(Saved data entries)
▽

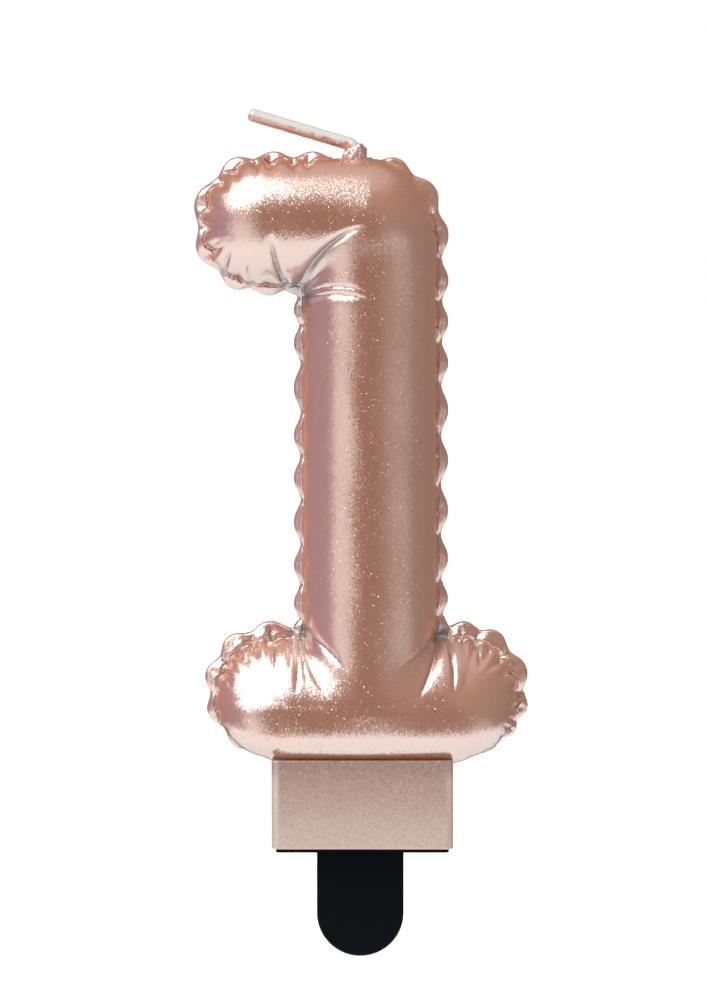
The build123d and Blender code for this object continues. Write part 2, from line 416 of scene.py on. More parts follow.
def surface_nets(values, lines):
    """Vertices in mm and four-sided faces where values cross zero; values are above zero inside."""
    inside = values > 0
    n = np.array(values.shape)
    cells = n - 1
    total = np.zeros((*cells, 3))
    count = np.zeros(cells)

    def corner(grid, offset):
        return grid[tuple(slice(o, o + c) for o, c in zip(offset, cells))]

    for axis in range(3):
        for a in (0, 1):
            for b in (0, 1):
                near = [a, b]
                near.insert(axis, 0)
                far = list(near)
                far[axis] = 1
                v0, v1 = corner(values, near), corner(values, far)
                crossed = corner(inside, near) != corner(inside, far)
                share = np.where(crossed, v0 / np.where(crossed, v0 - v1, 1), 0)
                for i in range(3):
                    total[..., i] += crossed * (share if i == axis else near[i])
                count += crossed
    used = count > 0
    where = np.argwhere(used)
    number = np.full(cells, -1)
    number[used] = np.arange(len(where))
    spots = where + total[used] / count[used][:, None]
    vertices = np.stack([np.interp(spots[:, i], np.arange(n[i]), lines[i]) for i in range(3)], 1)

    faces = []
    for axis in range(3):
        u, v = [i for i in range(3) if i != axis]
        lo = [slice(1, n[i] - 1) for i in range(3)]
        lo[axis] = slice(0, n[axis] - 1)
        hi = list(lo)
        hi[axis] = slice(1, n[axis])
        start_in, end_in = inside[tuple(lo)], inside[tuple(hi)]
        for flip in (False, True):
            edges = np.argwhere((start_in != end_in) & (start_in == (not flip)))
            if not len(edges):
                continue
            base = edges + 1
            base[:, axis] -= 1
            ring = []
            for du, dv in ((0, 0), (1, 0), (1, 1), (0, 1)):
                c = base.copy()
                c[:, u] -= 1 - du
                c[:, v] -= 1 - dv
                ring.append(number[c[:, 0], c[:, 1], c[:, 2]])
            ring = np.stack(ring, 1)
            turn = flip != (axis == 1)
            faces.append(ring[:, ::-1] if turn else ring)
    return vertices, np.concatenate(faces)


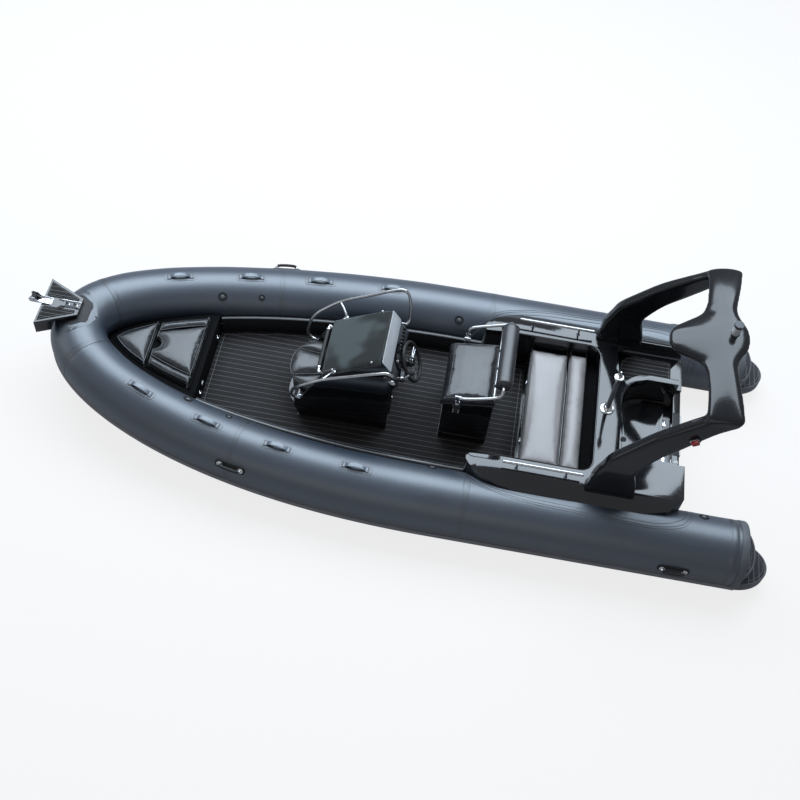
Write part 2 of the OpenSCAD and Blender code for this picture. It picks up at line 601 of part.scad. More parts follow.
module valves() color("#15171a") both_sides() {
    on_collar(bend_station(bend_angle(1500 * fore)), 126, 0.8) valve();
    on_collar(bend_station(bend_angle(-500)), 126, 0.8) valve();
    on_collar(side_station(-2750), 126, 0.8) valve();
}
module stern_eyes() color("#c9ccd0") both_sides() translate([transom_x - 24, 560, 20]) difference() {
    union() {
        cylinder(d = 44, h = 12, center = true);
        translate([0, -9, -6]) cube([24 - gap, 18, 12]);
    }
    cylinder(d = 22, h = 20, center = true);
}

hull();
deck_liner();
deck_mat();
tube_port();
tube_starboard();
tube_bow();
rub_strake();
stern_step_port();
stern_step_starboard();
bow_step();
bow_roller_bracket();
bow_roller();
bow_cleat();
towing_eye();
bow_locker();
bow_lid();
bow_cushion_forward();
bow_cushion_aft();
console();
console_lid();
console_cushion();
windscreen();
console_rail_port();
console_rail_starboard();
grab_bar();
steering_column();
steering_wheel();
throttle();
helm_pedestal();
helm_seat_pan();
backrest_pivots();
helm_cushion();
backrest_frame();
backrest_roll();
stern_module();
bench_lid();
bench_cushion();
bench_back_cushion();
coaming_rail_port();
coaming_rail_starboard();
ski_pole();
motor_plate();
arch();
navigation_lights();
masthead_light();
carry_handles();
grab_handles();
valves();
stern_eyes();
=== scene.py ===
import math

import bmesh
import bpy
import numpy as np
from mathutils import Matrix, Vector
from mathutils.bvhtree import BVHTree


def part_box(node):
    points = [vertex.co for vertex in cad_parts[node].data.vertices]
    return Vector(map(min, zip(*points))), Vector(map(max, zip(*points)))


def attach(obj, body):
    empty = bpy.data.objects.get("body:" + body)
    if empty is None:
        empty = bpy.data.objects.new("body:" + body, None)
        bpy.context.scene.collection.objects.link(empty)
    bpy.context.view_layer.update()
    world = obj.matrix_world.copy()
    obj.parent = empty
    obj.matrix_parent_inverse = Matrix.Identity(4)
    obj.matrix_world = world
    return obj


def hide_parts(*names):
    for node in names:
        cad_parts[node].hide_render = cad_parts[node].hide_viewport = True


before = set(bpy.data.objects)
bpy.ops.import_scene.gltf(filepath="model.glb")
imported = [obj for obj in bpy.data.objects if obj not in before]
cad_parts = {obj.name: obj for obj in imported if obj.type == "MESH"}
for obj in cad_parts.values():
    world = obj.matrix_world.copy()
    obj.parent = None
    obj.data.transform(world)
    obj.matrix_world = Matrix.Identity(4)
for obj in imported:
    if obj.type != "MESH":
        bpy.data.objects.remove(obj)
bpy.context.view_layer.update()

scene = bpy.context.scene


# ---- finishes ----
class Value:
    """One shader output that takes part in plain arithmetic."""

    def __init__(self, finish, socket):
        self.finish, self.socket = finish, socket

    def maths(self, operation, first, second=None):
        inputs = {0: first} if second is None else {0: first, 1: second}
        return self.finish.node("ShaderNodeMath", {"operation": operation}, inputs)

    def __add__(self, other):
        return self.maths("ADD", self, other)

    def __sub__(self, other):
        return self.maths("SUBTRACT", self, other)

    def __rsub__(self, other):
        return self.maths("SUBTRACT", other, self)

    def __mul__(self, other):
        return self.maths("MULTIPLY", self, other)

    def __truediv__(self, other):
        return self.maths("DIVIDE", self, other)

    def __rtruediv__(self, other):
        return self.maths("DIVIDE", other, self)

    def __mod__(self, other):
        return self.maths("FLOORED_MODULO", self, other)

    def __abs__(self):
        return self.maths("ABSOLUTE", self)

    def wave(self):
        return self.maths("SINE", self)

    def fade(self, start, end):
        """0 before start, 1 past end, smooth between."""
        ends = {"Value": self, "From Min": start, "From Max": end}
        return self.finish.node("ShaderNodeMapRange", {"interpolation_type": "SMOOTHSTEP"}, ends)

    __radd__, __rmul__ = __add__, __mul__


class Finish:
    """A material whose nodes are written as expressions."""

    def __init__(self, name, **constants):
        self.material = bpy.data.materials.new(name)
        self.material.use_nodes = True
        self.tree = self.material.node_tree
        self.tree.nodes.clear()
        self.shader = self.tree.nodes.new("ShaderNodeBsdfPrincipled")
        out = self.tree.nodes.new("ShaderNodeOutputMaterial")
        self.tree.links.new(self.shader.outputs[0], out.inputs["Surface"])
        for socket, value in constants.items():
            self.shader.inputs[socket.replace("_", " ")].default_value = value
        self.place = self.node("ShaderNodeTexCoord", out="Object")
        self.x, self.y, self.z = (self.node("ShaderNodeSeparateXYZ", {}, {0: self.place}, k)
                                  for k in range(3))

    def node(self, kind, settings=None, inputs=None, out=0):
        made = self.tree.nodes.new(kind)
        for key, value in (settings or {}).items():
            if key == "stops":
                for k, (where, colour) in enumerate(value):
                    stop = made.color_ramp.elements[k] if k < 2 else made.color_ramp.elements.new(where)
                    stop.position, stop.color = where, (*colour, 1)
            else:
                setattr(made, key, value)
        for key, value in (inputs or {}).items():
            if isinstance(value, Value):
                self.tree.links.new(value.socket, made.inputs[key])
            else:
                made.inputs[key].default_value = value
        return Value(self, made.outputs[out])

    def noise(self, scale, detail=3, stretch=(1, 1, 1)):
        place = self.node("ShaderNodeMapping", {}, {"Vector": self.place, "Scale": stretch})
        return self.node("ShaderNodeTexNoise", {}, {"Vector": place, "Scale": scale, "Detail": detail}, "Fac")

    def cells(self, scale, feature="F1"):
        return self.node("ShaderNodeTexVoronoi", {"feature": feature},
                         {"Vector": self.place, "Scale": scale}, "Distance")

    def mix(self, factor, first, second):
        pad = [c if isinstance(c, Value) else (*c, 1) for c in (first, second)]
        return self.node("ShaderNodeMix", {"data_type": "RGBA"}, {0: factor, 6: pad[0], 7: pad[1]}, 2)

    def use(self, colour=None, roughness=None, height=None, depth=0.001, **others):
        given = {"Base Color": colour, "Roughness": roughness, **others}
        if height is not None:
            given["Normal"] = self.node("ShaderNodeBump", {},
                                        {"Strength": 1.0, "Distance": depth, "Height": height})
        for socket, value in given.items():
            if value is not None:
                self.tree.links.new(value.socket, self.shader.inputs[socket.replace("_", " ")])
        return self.material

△

*Set exercise*
Repeat verbatim the opening run of entries, ending with the line that contains "return grid[tuple(slice(o, o".

*Complete response*
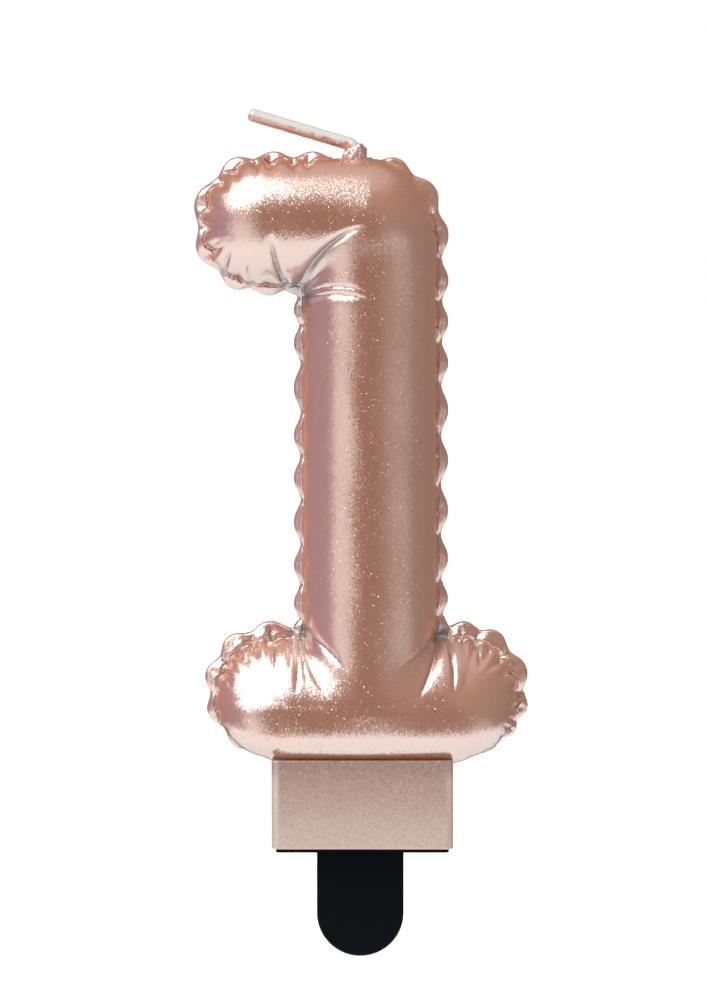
The build123d and Blender code for this object continues. Write part 2, from line 416 of scene.py on. More parts follow.
def surface_nets(values, lines):
    """Vertices in mm and four-sided faces where values cross zero; values are above zero inside."""
    inside = values > 0
    n = np.array(values.shape)
    cells = n - 1
    total = np.zeros((*cells, 3))
    count = np.zeros(cells)

    def corner(grid, offset):
        return grid[tuple(slice(o, o + c) for o, c in zip(offset, cells))]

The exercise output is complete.